### Stated problem
Copy out the listing exactly.

### Supplied information
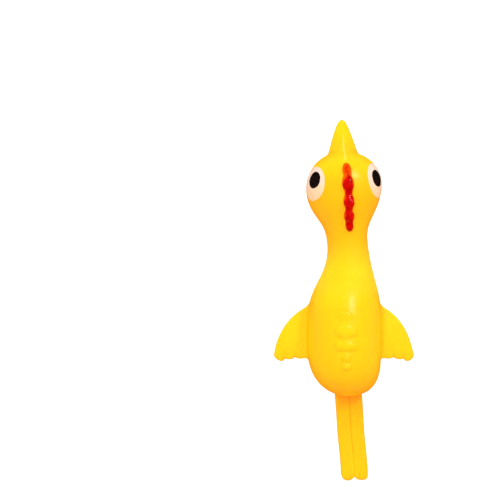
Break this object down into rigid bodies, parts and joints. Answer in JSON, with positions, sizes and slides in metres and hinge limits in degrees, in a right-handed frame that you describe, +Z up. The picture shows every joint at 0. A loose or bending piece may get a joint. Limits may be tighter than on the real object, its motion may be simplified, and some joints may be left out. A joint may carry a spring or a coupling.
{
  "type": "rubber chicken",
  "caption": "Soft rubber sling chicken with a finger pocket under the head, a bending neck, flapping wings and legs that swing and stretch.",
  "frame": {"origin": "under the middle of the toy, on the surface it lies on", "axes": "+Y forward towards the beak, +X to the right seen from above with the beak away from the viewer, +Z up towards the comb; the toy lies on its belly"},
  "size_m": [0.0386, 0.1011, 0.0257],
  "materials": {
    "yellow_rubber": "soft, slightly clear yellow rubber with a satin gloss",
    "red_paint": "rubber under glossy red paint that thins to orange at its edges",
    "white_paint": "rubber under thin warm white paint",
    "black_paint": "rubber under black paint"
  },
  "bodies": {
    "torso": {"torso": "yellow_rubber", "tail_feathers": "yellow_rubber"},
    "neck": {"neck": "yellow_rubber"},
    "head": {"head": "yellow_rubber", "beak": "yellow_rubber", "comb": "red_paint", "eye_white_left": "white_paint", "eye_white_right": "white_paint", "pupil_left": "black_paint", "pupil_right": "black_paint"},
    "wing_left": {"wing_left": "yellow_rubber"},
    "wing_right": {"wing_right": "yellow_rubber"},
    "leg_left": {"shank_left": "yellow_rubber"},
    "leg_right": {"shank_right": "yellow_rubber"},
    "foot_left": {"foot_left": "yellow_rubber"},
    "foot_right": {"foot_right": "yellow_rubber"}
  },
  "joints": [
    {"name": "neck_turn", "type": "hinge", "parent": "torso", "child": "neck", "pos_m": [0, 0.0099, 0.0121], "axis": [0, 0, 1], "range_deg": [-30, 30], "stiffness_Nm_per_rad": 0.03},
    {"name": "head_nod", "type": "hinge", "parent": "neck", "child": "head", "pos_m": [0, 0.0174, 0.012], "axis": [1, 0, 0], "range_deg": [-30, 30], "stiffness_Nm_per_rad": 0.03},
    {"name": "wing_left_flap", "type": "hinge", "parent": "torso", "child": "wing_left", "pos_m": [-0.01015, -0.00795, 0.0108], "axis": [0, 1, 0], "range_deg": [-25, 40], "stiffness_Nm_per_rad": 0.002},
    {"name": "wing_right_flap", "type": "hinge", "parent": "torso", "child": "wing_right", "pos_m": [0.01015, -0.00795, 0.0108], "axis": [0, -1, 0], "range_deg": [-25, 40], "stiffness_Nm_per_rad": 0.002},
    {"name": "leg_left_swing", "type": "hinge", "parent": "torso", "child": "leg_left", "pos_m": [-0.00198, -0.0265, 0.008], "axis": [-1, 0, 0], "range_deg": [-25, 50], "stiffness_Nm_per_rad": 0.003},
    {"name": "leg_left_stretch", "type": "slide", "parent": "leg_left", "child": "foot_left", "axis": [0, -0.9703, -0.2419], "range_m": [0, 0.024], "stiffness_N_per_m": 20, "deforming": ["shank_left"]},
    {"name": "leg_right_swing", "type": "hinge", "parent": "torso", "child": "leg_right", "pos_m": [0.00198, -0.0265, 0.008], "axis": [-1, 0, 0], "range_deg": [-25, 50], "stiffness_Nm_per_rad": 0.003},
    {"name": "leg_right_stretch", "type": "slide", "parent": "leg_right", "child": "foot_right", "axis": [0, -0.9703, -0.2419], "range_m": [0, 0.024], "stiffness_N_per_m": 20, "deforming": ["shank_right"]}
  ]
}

### Task answer
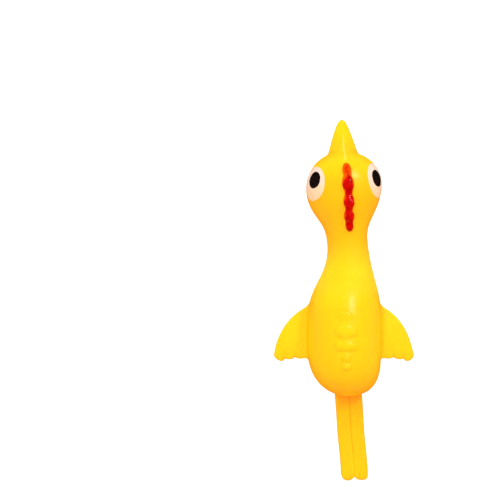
Break this object down into rigid bodies, parts and joints. Answer in JSON, with positions, sizes and slides in metres and hinge limits in degrees, in a right-handed frame that you describe, +Z up. The picture shows every joint at 0. A loose or bending piece may get a joint. Limits may be tighter than on the real object, its motion may be simplified, and some joints may be left out. A joint may carry a spring or a coupling.
{
  "type": "rubber chicken",
  "caption": "Soft rubber sling chicken with a finger pocket under the head, a bending neck, flapping wings and legs that swing and stretch.",
  "frame": {"origin": "under the middle of the toy, on the surface it lies on", "axes": "+Y forward towards the beak, +X to the right seen from above with the beak away from the viewer, +Z up towards the comb; the toy lies on its belly"},
  "size_m": [0.0386, 0.1011, 0.0257],
  "materials": {
    "yellow_rubber": "soft, slightly clear yellow rubber with a satin gloss",
    "red_paint": "rubber under glossy red paint that thins to orange at its edges",
    "white_paint": "rubber under thin warm white paint",
    "black_paint": "rubber under black paint"
  },
  "bodies": {
    "torso": {"torso": "yellow_rubber", "tail_feathers": "yellow_rubber"},
    "neck": {"neck": "yellow_rubber"},
    "head": {"head": "yellow_rubber", "beak": "yellow_rubber", "comb": "red_paint", "eye_white_left": "white_paint", "eye_white_right": "white_paint", "pupil_left": "black_paint", "pupil_right": "black_paint"},
    "wing_left": {"wing_left": "yellow_rubber"},
    "wing_right": {"wing_right": "yellow_rubber"},
    "leg_left": {"shank_left": "yellow_rubber"},
    "leg_right": {"shank_right": "yellow_rubber"},
    "foot_left": {"foot_left": "yellow_rubber"},
    "foot_right": {"foot_right": "yellow_rubber"}
  },
  "joints": [
    {"name": "neck_turn", "type": "hinge", "parent": "torso", "child": "neck", "pos_m": [0, 0.0099, 0.0121], "axis": [0, 0, 1], "range_deg": [-30, 30], "stiffness_Nm_per_rad": 0.03},
    {"name": "head_nod", "type": "hinge", "parent": "neck", "child": "head", "pos_m": [0, 0.0174, 0.012], "axis": [1, 0, 0], "range_deg": [-30, 30], "stiffness_Nm_per_rad": 0.03},
    {"name": "wing_left_flap", "type": "hinge", "parent": "torso", "child": "wing_left", "pos_m": [-0.01015, -0.00795, 0.0108], "axis": [0, 1, 0], "range_deg": [-25, 40], "stiffness_Nm_per_rad": 0.002},
    {"name": "wing_right_flap", "type": "hinge", "parent": "torso", "child": "wing_right", "pos_m": [0.01015, -0.00795, 0.0108], "axis": [0, -1, 0], "range_deg": [-25, 40], "stiffness_Nm_per_rad": 0.002},
    {"name": "leg_left_swing", "type": "hinge", "parent": "torso", "child": "leg_left", "pos_m": [-0.00198, -0.0265, 0.008], "axis": [-1, 0, 0], "range_deg": [-25, 50], "stiffness_Nm_per_rad": 0.003},
    {"name": "leg_left_stretch", "type": "slide", "parent": "leg_left", "child": "foot_left", "axis": [0, -0.9703, -0.2419], "range_m": [0, 0.024], "stiffness_N_per_m": 20, "deforming": ["shank_left"]},
    {"name": "leg_right_swing", "type": "hinge", "parent": "torso", "child": "leg_right", "pos_m": [0.00198, -0.0265, 0.008], "axis": [-1, 0, 0], "range_deg": [-25, 50], "stiffness_Nm_per_rad": 0.003},
    {"name": "leg_right_stretch", "type": "slide", "parent": "leg_right", "child": "foot_right", "axis": [0, -0.9703, -0.2419], "range_m": [0, 0.024], "stiffness_N_per_m": 20, "deforming": ["shank_right"]}
  ]
}